---- Given data
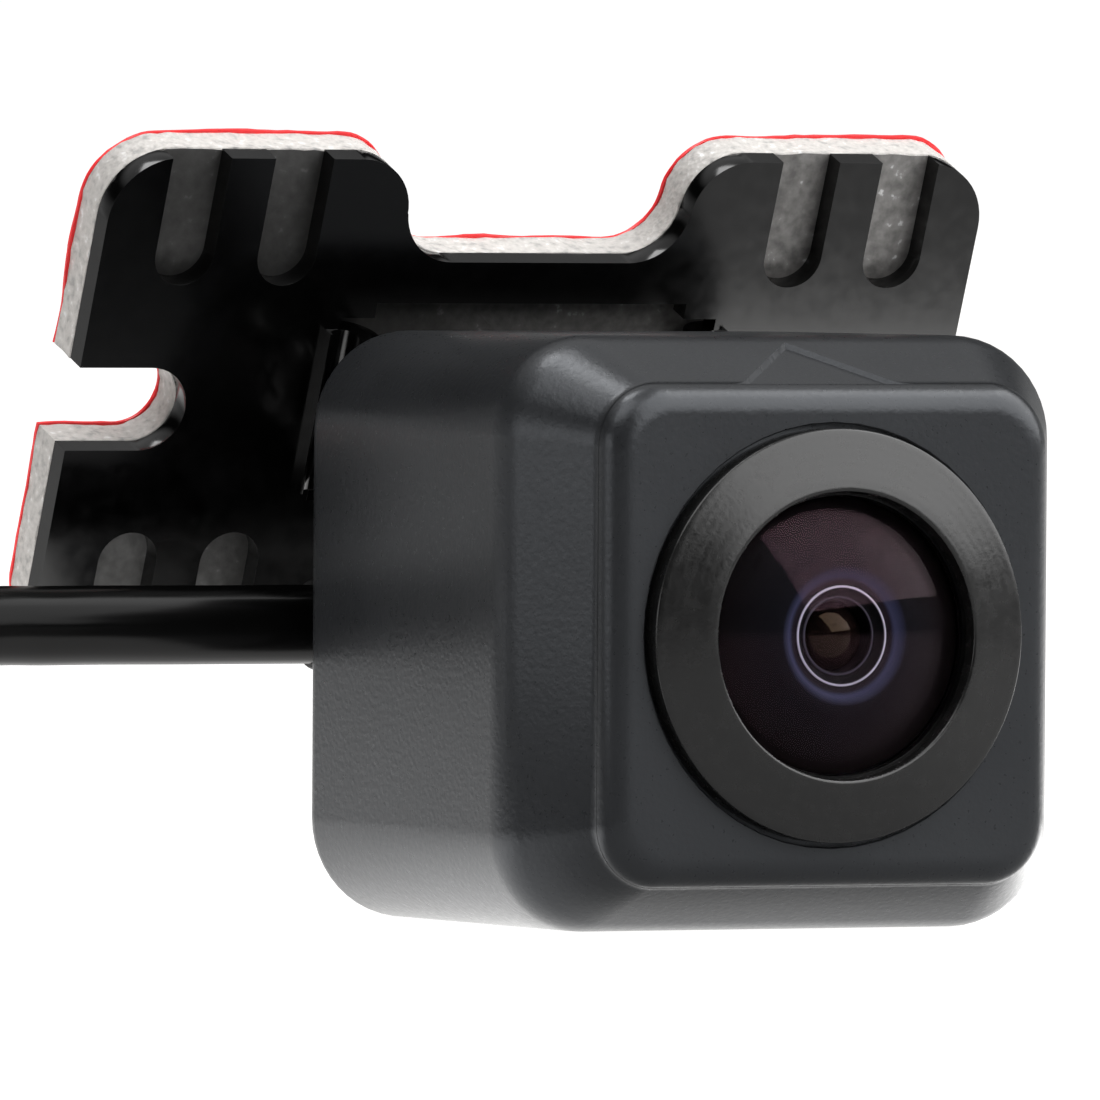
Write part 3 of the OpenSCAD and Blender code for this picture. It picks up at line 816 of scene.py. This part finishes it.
# ------------------------------------------------------------------ the other pieces
POLISHED = [
    ("rear_cover", 0.15, "cover_plastic"),
    ("cover_screws", 0.05, "screw_steel"),
    ("cable_gland", 0.12, "boot_rubber"),
    ("pivot_screws", 0.08, "dark_steel"),
    ("spring_washers", 0.08, "dark_steel"),
    ("friction_washers", 0.1, "socket_nylon"),
    ("bracket_plate", 0.2, "bracket_black"),
    ("cable_tie", 0.12, "tie_strap"),
    ("connector_relief", 0.1, "boot_rubber"),
    ("connector_body", 0.12, "connector_plastic"),
    ("connector_pins", 0.08, "contact_brass"),
]


def make_polished():
    made = {}
    for node, bevel, slot in POLISHED:
        made[node] = polished_copy(node, bevel)
        finish(made[node], slot)
    return made


def sheet_outline(node, step):
    """Outline of a flat CAD node in millimetres, evenly spaced, its front normal and its thickness."""
    form = welded_form(node)
    big = [f for f in form.faces if f.normal.y < -0.5]
    face = max(big, key=lambda f: f.calc_area())
    normal = face.normal.copy()
    corners = [in_mm(v.co) for v in face.verts]
    depths = [in_mm(v.co).dot(normal) for v in form.verts]
    form.free()
    points = []
    for here, there in zip(corners, corners[1:] + corners[:1]):
        apart = (there - here).length
        parts = math.ceil(apart / step) if apart > step / 10 else 0
        points += [here.lerp(there, k / parts) for k in range(parts)]
    return points, normal, max(depths) - min(depths)


def outward(points, normal, k):
    """Direction out of the outline at a point, in its plane."""
    along = points[(k + 1) % len(points)] - points[k - 1]
    return along.cross(normal).normalized()


def cut_sheet(name, node, slot, levels, swell, ragged, grain):
    """Flat piece with a slightly uneven cut edge. Levels are [part of the thickness, inset]."""
    points, normal, thick = sheet_outline(node, 0.45)
    rings = []
    for part, inset in levels:
        ring = []
        for k, point in enumerate(points):
            wave = ragged * noise.noise(point * 0.35)
            cells = grain * noise.noise(point * 2.3 + Vector((part * 5, 0, 0)))
            reach = swell - inset + wave + cells
            ring.append(point + outward(points, normal, k) * reach - normal * thick * part)
        rings.append(ring)
    faces_points, faces = bridge(rings, closed=False)
    piece = mesh_piece(name, faces_points, faces, frame["nodes"][node]["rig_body"], sharp=50)
    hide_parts(node)
    finish(piece, slot)
    return piece, normal


def make_foam():
    """Foam pad, its front face covered by an adhesive film that shows in the slots; the film's dark colour
    is painted shade.
    """
    levels = [(0, 0.06), (0.03, 0), (0.25, 0.02), (0.5, 0), (0.75, 0.02), (0.97, 0), (1, 0.04)]
    foam, normal = cut_sheet("foam_pad", "foam_tape", "acrylic_foam", levels, 0.02, 0.05, 0.07)
    foam.data.materials.append(adhesive_film_painted_shade())
    for face in foam.data.polygons:
        if face.normal.dot(normal) > 0.97:
            face.material_index = 1


def make_liner():
    levels = [(0, 0), (0.5, -0.02), (1, 0)]
    cut_sheet("liner_sheet", "release_liner", "liner_red", levels, 0.07, 0.2, 0.03)


def adhesive_film_painted_shade():
    """Tacky film over the foam, with trapped pale beads; its darkness against the cut edge is painted
    shade, and a painted shade gradient makes it darkest at -X.
    """
    made, tree, shader = material("adhesive_film_painted_shade")
    tone = object_noise(tree, 2100, 4)
    # Painted shade: these dark greys keep the film darker than the foam's cut edge.
    colour = blend_colours(tree, tone, [
        (0.30, grey(0.08, 0.03)), (0.50, grey(0.13, 0.04)), (0.66, grey(0.18, 0.03)), (0.78, grey(0.6))])
    coordinates = tree.nodes.new("ShaderNodeTexCoord")
    apart = tree.nodes.new("ShaderNodeSeparateXYZ")
    tree.links.new(coordinates.outputs["Object"], apart.inputs["Vector"])
    # Painted shade: a gradient that darkens the film towards -X.
    painted_shade_by_x = spread(tree, apart.outputs["X"], 0.12, 1, -0.006, 0.012)
    shade = tree.nodes.new("ShaderNodeMix")
    shade.data_type = "RGBA"
    shade.inputs["A"].default_value = (0.004, 0.004, 0.0035, 1)
    tree.links.new(painted_shade_by_x, shade.inputs["Factor"])
    tree.links.new(colour, shade.inputs["B"])
    tree.links.new(shade.outputs["Result"], shader.inputs["Base Color"])
    tree.links.new(spread(tree, tone, 0.6, 0.4), shader.inputs["Roughness"])
    tree.links.new(bump(tree, object_noise(tree, 1600, 3), 0.03), shader.inputs["Normal"])
    return made


# ------------------------------------------------------------------ studio
WORLD_SEEN = 1.05
ROOM_DIM = 0.01
SWEEP_BRIGHT = 0.32
SWEEP_TOP = 0.5
FLOOR_REACH = 60.0
FLOOR_SEEN = 1.03
FAR_SHARE = 0.3         # what is left of the glow at FADE_TO
FADE_FROM = 0.05        # metres from the row frame's origin
FADE_TO = 0.3
BESIDE_SHARE = 2.0      # how much brighter the floor is beyond BESIDE_TO
BESIDE_FROM = 0.008     # metres along X
BESIDE_TO = 0.024
# Glow of the floor for the object's reflections, [y in mm, strength]
FLOOR_GLOW = [(-45, 0.11), (-22, 0.10), (-16, 0.15), (-14, 0.35), (-12, 1.3), (-8, 2.2), (20, 1.1)]
# Name, azimuth, elevation, distance, width, height, power
SOFTBOXES = [
    ("key_front_right", 48, 39.5, 0.6, 1.05, 0.70, 7.9),
    ("overhead_right", 72, 62, 0.7, 0.4, 0.3, 0.3),
    ("low_left", -84, 7, 0.7, 0.36, 0.26, 0.5),
    ("overhead_left", -58, 56, 0.7, 0.5, 0.4, 1.6),
    ("overhead_back_left", -140, 72, 0.7, 0.26, 0.26, 1.3),
]


def floor_glow(tree):
    """Glow of the light table: one even white to the camera, and graded for everything else.

    For the object's reflections it is brightest under and behind the camera body,
    doubles beyond the body's +X side, and fades with distance.
    """
    coordinates = tree.nodes.new("ShaderNodeTexCoord")
    apart = tree.nodes.new("ShaderNodeSeparateXYZ")
    tree.links.new(coordinates.outputs["Object"], apart.inputs["Vector"])
    first, last = FLOOR_GLOW[0][0], FLOOR_GLOW[-1][0]
    across = spread(tree, apart.outputs["Y"], 0, 1, first * MM, last * MM)
    stops = [((y - first) / (last - first), grey(glow)) for y, glow in FLOOR_GLOW]
    glow = blend_colours(tree, across, stops)
    distance = tree.nodes.new("ShaderNodeVectorMath")
    distance.operation = "LENGTH"
    tree.links.new(coordinates.outputs["Object"], distance.inputs[0])
    fading = spread(tree, distance.outputs["Value"], 1, FAR_SHARE, FADE_FROM, FADE_TO)
    beside = spread(tree, apart.outputs["X"], 1, BESIDE_SHARE, BESIDE_FROM, BESIDE_TO)
    for share in (fading, beside):
        product = tree.nodes.new("ShaderNodeMath")
        product.operation = "MULTIPLY"
        tree.links.new(glow, product.inputs[0])
        tree.links.new(share, product.inputs[1])
        glow = product.outputs["Value"]
    path = tree.nodes.new("ShaderNodeLightPath")
    pick = tree.nodes.new("ShaderNodeMix")
    pick.inputs["B"].default_value = FLOOR_SEEN
    tree.links.new(path.outputs["Is Camera Ray"], pick.inputs["Factor"])
    tree.links.new(glow, pick.inputs["A"])
    return pick.outputs["Result"]


def make_floor():
    corners = [(x * FLOOR_REACH, y * FLOOR_REACH, 0) for x, y in [(-1, -1), (1, -1), (1, 1), (-1, 1)]]
    mesh = bpy.data.meshes.new("studio_floor")
    mesh.from_pydata(corners, [], [(0, 1, 2, 3)])
    floor = bpy.data.objects.new("studio_floor", mesh)
    bpy.context.scene.collection.objects.link(floor)
    made, tree, shader = material("studio_floor")
    tone = blend_colours(tree, object_noise(tree, 3), [(0.3, grey(0.26)), (0.7, grey(0.28))])
    tree.links.new(tone, shader.inputs["Base Color"])
    shader.inputs["Roughness"].default_value = 0.8
    shader.inputs["Specular IOR Level"].default_value = 0.1
    shader.inputs["Emission Color"].default_value = (1, 0.992, 0.98, 1)
    tree.links.new(floor_glow(tree), shader.inputs["Emission Strength"])
    mesh.materials.append(made)


def softbox(name, azimuth, elevation, distance, width, height, power):
    """Area light aimed at the camera body. Azimuth 0 is in front of the lens, and 90 on its +X side."""
    data = bpy.data.lights.new(name, "AREA")
    data.shape = "RECTANGLE"
    data.size = width
    data.size_y = height
    data.energy = power
    light = bpy.data.objects.new(name, data)
    bpy.context.scene.collection.objects.link(light)
    a, e = math.radians(azimuth), math.radians(elevation)
    away = Vector((math.sin(a) * math.cos(e), -math.cos(a) * math.cos(e), math.sin(e)))
    light.location = Vector((0, 0, AXIS_Z * MM)) + away * distance
    light.rotation_euler = away.to_track_quat("Z", "Y").to_euler()
    light.visible_camera = False


def make_world():
    """White to the camera; to the object a dark room, lit low down and overhead except in front."""
    world = bpy.data.worlds.new("studio")
    bpy.context.scene.world = world
    world.use_nodes = True
    tree = world.node_tree
    tree.nodes.clear()
    out = tree.nodes.new("ShaderNodeOutputWorld")
    mix = tree.nodes.new("ShaderNodeMixShader")
    seen = tree.nodes.new("ShaderNodeBackground")
    room = tree.nodes.new("ShaderNodeBackground")
    path = tree.nodes.new("ShaderNodeLightPath")
    seen.inputs["Color"].default_value = (1, 1, 1, 1)
    seen.inputs["Strength"].default_value = WORLD_SEEN
    coordinates = tree.nodes.new("ShaderNodeTexCoord")
    apart = tree.nodes.new("ShaderNodeSeparateXYZ")
    tree.links.new(coordinates.outputs["Generated"], apart.inputs["Vector"])
    dim = grey(ROOM_DIM)
    behind = blend_colours(tree, apart.outputs["Z"], [
        (0.0, grey(SWEEP_BRIGHT)), (0.16, grey(SWEEP_BRIGHT)), (0.34, dim), (0.56, dim),
        (0.70, grey(SWEEP_TOP)), (1.0, grey(SWEEP_TOP))])
    backness = spread(tree, apart.outputs["Y"], 0, 1, -0.5, -0.15)
    around = tree.nodes.new("ShaderNodeMix")
    around.data_type = "RGBA"
    around.inputs["A"].default_value = (*dim, 1)
    tree.links.new(backness, around.inputs["Factor"])
    tree.links.new(behind, around.inputs["B"])
    tree.links.new(around.outputs["Result"], room.inputs["Color"])
    tree.links.new(path.outputs["Is Camera Ray"], mix.inputs["Fac"])
    tree.links.new(room.outputs["Background"], mix.inputs[1])
    tree.links.new(seen.outputs["Background"], mix.inputs[2])
    tree.links.new(mix.outputs["Shader"], out.inputs["Surface"])


def make_studio():
    make_floor()
    make_world()
    for light in SOFTBOXES:
        softbox(*light)
    bpy.context.scene.view_settings.view_transform = "Standard"


# ------------------------------------------------------------------ make it
make_camera()
SLOTS.update(build_materials())
cable = make_cable()
paint_cad_nodes()
polished = make_polished()
make_foam()
make_liner()
make_housing()
make_bezel()
make_front_lens()
make_second_lens()
make_studio()

bpy.context.view_layer.update()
--------
● **The request**: Pull out all lines of the data with the string "scene".

● **The output**:
Write part 3 of the OpenSCAD and Blender code for this picture. It picks up at line 816 of scene.py. This part finishes it.
    bpy.context.scene.collection.objects.link(floor)
    bpy.context.scene.collection.objects.link(light)
    bpy.context.scene.world = world
    bpy.context.scene.view_settings.view_transform = "Standard"